O pesquisador tem a obrigação de relatar sua metodologia de pesquisa, descobertas e conclusões de maneira completa e imparcial. Isto inclui informar aspectos negativos, tanto referentes às descobertas e possíveis erros ou limitações nos procedimentos adotados. O relatório de pesquisa deve conter uma descrição completa do delineamento da pesquisa, as questões de pesquisa ou hipóteses, métodos de amostragem, métodos de coleta de dados, instrumentos utilizados, e a validade e confiabilidade dos métodos e testes estatísticos utilizados. O relatório deve ser completo, mas tão conciso quanto possível. Deve informar o necessário para que o leitor possa entender exatamente aquilo que foi feito, como foi feito, o que foi descoberto, e como o estudo pode ser reproduzido.

Lista de verificação para evitar práticas com falta de ética

Para evitar a violação do consentimento livre e bem informado:
1.     Obtenha o consentimento livre e bem informado. O TCLE deve ser assinado pelos participantes ou pelos pais/responsáveis de menores ou incapazes.

Para evitar a violação de confidencialidade, privacidade e anonimato:
2.     Assegure, por escrito, aos potenciais participantes da pesquisa, sobre a confidencialidade, privacidade e anonimato.
3.     Mantenha segurança sobre informações identificáveis utilizando arquivos protegidos e procedimentos como fechaduras físicas ou senhas eletrônicas.
4.     Devolva a informação ao participante ou descarte-a com segurança, quando não for mais necessária.
5.     Limite o número de pessoas que terão acesso à informação.

Para evitar o mau uso de estatísticas:
6.     Determine o nível de medida apropriado para cada variável e utilize as técnicas estatísticas correspondentes.
7.     Confira as suposições e exigências dos testes estatísticos; se tiver dúvidas, peça a uma pessoa experiente para examinar a análise.
8.     Não utilize uma análise complexa, sofisticada, se puder fazê-la com uma mais simples.
9.     Não seja super-preciso sobre dados imprecisos.

Para evitar a omissão de possíveis falhas metodológicas e descobertas negativas:
10.   Relate totalmente cada um dos aspectos da pesquisa, inclusive os métodos de amostragem e coleta de dados, e a instrumentação.
11.   Relate todos os resultados alcançados, mesmo aquele que poderiam ser considerados negativos.

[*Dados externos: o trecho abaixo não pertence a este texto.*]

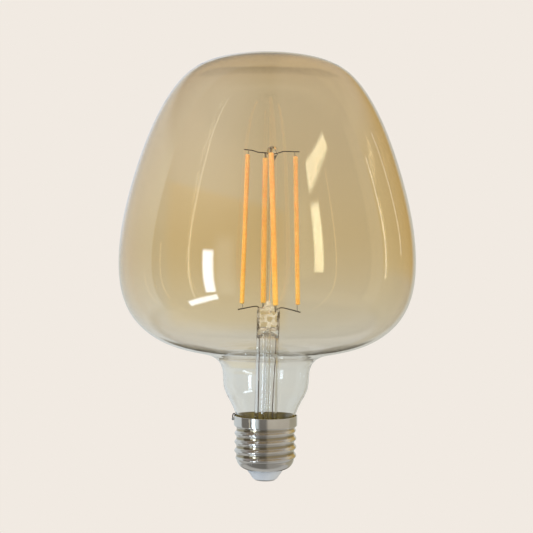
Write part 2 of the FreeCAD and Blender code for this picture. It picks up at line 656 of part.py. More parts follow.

Para evitar descobertas e conclusões enganosos:
12.   Nunca distorça as descobertas ou conclusões para fazê-las parecer mais positivas ou negativas, maiores ou menores, do que o garantido pelos dados.


Referência básica:

SPROUL, Natalie L. Handbook of Research Methods: A Guide for Practitioners and Students in the Social Sciences. The Scarecrow Press, 1988.